● Your instructions
Check each line of the data for "with" and select those that have it.

● Supplied data
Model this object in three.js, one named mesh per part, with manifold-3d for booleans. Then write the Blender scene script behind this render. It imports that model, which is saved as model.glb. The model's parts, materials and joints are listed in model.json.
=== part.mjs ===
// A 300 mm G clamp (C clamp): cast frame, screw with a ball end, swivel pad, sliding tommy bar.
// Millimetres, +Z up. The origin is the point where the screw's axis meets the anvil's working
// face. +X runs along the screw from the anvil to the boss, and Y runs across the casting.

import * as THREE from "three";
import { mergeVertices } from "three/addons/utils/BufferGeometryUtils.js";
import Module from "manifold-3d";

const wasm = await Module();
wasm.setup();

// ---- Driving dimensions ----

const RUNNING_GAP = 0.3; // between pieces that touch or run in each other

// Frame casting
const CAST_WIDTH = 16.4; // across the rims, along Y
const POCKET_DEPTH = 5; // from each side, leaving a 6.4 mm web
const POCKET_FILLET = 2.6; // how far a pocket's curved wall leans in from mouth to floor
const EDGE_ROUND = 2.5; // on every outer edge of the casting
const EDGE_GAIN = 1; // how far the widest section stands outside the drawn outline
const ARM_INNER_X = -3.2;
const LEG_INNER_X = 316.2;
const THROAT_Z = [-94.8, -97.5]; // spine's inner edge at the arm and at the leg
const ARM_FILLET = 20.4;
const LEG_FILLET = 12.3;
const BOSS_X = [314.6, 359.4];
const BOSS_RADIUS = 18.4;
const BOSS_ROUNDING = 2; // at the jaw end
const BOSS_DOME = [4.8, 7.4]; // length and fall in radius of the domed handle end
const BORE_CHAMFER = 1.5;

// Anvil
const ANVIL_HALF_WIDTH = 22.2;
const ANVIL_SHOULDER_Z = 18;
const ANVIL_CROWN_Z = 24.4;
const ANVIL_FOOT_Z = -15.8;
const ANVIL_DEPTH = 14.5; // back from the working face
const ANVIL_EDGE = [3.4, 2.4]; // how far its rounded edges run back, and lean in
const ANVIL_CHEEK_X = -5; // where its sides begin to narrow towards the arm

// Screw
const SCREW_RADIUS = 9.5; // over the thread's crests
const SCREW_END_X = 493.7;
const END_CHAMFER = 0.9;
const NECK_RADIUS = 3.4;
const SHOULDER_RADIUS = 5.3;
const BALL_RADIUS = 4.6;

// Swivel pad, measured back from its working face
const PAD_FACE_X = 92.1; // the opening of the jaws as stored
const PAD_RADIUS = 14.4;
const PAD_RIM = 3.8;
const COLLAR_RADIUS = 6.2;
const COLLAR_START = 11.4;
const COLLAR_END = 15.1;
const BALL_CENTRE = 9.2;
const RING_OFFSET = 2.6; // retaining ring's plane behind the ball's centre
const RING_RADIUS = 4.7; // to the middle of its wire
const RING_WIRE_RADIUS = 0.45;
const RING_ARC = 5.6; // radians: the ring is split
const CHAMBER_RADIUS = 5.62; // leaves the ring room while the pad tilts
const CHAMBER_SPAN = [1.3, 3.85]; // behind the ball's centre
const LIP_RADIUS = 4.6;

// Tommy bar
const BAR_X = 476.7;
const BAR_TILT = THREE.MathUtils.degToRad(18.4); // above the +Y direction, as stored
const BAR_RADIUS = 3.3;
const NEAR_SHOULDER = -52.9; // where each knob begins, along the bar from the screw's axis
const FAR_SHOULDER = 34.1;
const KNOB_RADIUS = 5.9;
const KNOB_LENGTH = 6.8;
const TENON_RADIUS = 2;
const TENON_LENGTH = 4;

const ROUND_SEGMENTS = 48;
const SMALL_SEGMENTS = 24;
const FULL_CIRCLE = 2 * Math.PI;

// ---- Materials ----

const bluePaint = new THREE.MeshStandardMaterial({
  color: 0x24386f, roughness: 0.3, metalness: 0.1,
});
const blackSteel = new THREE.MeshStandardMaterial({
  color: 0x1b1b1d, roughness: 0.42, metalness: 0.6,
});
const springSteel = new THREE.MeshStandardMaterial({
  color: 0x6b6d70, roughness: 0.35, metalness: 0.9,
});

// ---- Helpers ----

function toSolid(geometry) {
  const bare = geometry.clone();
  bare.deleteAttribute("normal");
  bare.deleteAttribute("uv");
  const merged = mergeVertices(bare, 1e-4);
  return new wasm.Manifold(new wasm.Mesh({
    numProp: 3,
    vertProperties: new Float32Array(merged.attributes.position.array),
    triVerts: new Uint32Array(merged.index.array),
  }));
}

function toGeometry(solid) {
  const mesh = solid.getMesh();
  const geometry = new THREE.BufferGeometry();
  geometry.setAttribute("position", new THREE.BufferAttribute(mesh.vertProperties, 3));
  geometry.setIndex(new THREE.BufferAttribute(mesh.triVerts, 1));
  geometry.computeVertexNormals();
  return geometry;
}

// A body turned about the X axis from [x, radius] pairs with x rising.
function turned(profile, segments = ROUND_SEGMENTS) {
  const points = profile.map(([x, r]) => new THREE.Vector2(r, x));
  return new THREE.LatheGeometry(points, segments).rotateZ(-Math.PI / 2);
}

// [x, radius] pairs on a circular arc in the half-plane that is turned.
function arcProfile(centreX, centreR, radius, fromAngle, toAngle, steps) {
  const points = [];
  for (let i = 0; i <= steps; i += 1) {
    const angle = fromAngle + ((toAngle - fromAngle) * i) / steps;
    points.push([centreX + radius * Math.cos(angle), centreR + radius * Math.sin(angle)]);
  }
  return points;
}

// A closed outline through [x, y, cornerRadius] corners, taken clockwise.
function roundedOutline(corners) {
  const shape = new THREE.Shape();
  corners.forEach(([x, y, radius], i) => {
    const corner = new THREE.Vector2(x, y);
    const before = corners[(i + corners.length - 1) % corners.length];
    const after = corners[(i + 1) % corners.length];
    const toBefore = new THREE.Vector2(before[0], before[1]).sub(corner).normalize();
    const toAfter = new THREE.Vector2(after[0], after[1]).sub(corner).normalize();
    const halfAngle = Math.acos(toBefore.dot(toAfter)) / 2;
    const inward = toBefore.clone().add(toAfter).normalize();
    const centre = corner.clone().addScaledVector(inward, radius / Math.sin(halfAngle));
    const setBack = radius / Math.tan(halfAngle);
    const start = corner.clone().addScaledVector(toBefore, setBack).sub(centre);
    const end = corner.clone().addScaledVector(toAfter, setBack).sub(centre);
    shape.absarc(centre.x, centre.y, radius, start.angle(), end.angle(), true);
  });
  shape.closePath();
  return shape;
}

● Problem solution
Model this object in three.js, one named mesh per part, with manifold-3d for booleans. Then write the Blender scene script behind this render. It imports that model, which is saved as model.glb. The model's parts, materials and joints are listed in model.json.
// A 300 mm G clamp (C clamp): cast frame, screw with a ball end, swivel pad, sliding tommy bar.
// A body turned about the X axis from [x, radius] pairs with x rising.